The mechanism is the blocking of a vitamin K2-dependent protein called osteocalcin which, when carboxylated, binds calcium.

Thus, if you leave it UN-carboxylated, your calcium disappears into your soft tissues.

Thus, ucOC is un-carboxylated osteocalcin, a functional marker of low K2 status.

In reality, we knew this was an issue, but this confirms the whole thing.

But how it happens is key, and can we get around this issue with patients who want or need to stay on statins?

The key vitamin K2 molecule in all this is MK4.

This is a special molecule missing from 99% of all supplements in favour of its longer-chain (and cheaper) cousin MK7.

MK4 is found in the breast milk of every mammal, hence why we get it in high-quality dairy.

The only form of K2 to cross the placenta is MK4.

Think about it, if every mammal on the planet uses MK4, not MK7, to nourish its young, it must be special.

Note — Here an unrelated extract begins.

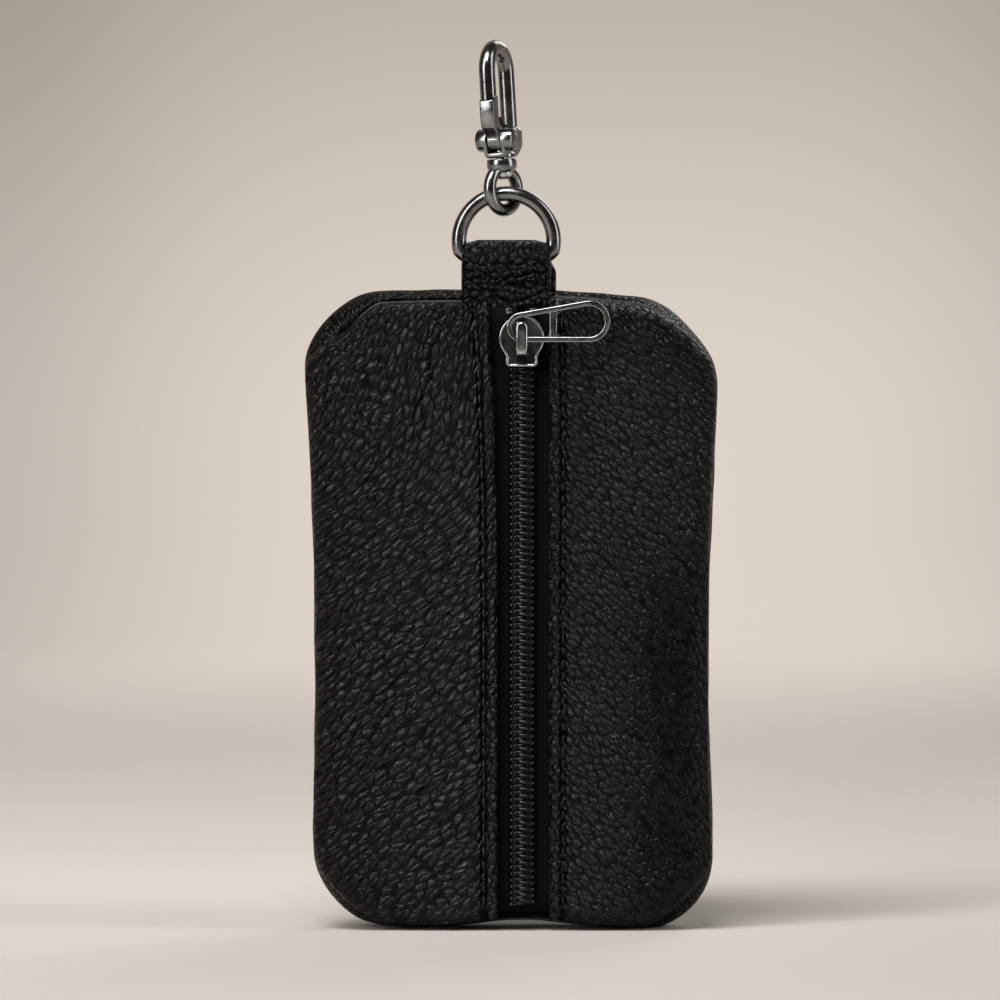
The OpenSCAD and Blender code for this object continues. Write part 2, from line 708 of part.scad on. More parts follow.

So special, in fact, that all other forms of K2 and even K1 can be converted into MK4.

And herein lies the issue with statins.

It is statins that inhibit the enzyme that converts K1, the form found in plants, into MK4, the K2 form found only in animals and dairy (sorry vegans).

So, by inhibiting the enzyme, your MK4 levels drop, and you get higher un-carboxylated osteocalcin, and your calcium disappears into your arteries.

FYI – the enzyme is MAGNESIUM dependent, and remember 20-40% of the population is below optimal.

In our clinical population, the rates are much higher.

Double jeopardy.

So then, what to do?

Well, fear not, because I have spent months on end sitting in my office reading the literature as it pertains to the neuro-mechanical system, we added MK4 to our vitamin D/K2 sublingual, 100 mcg.

Remember, all roads lead to MK4, even the supplement companies’ favourite cheaper form of K2 converts to MK4.

It is effectively a slow release form of MK4, but we don’t know how well everyone converts it.

But we do know that the vast majority of osteoporosis and fracture studies using K2, use MK4.

And I mean the VAST majority.

Plus MK4 boosts sex hormones and may play a role in cancer.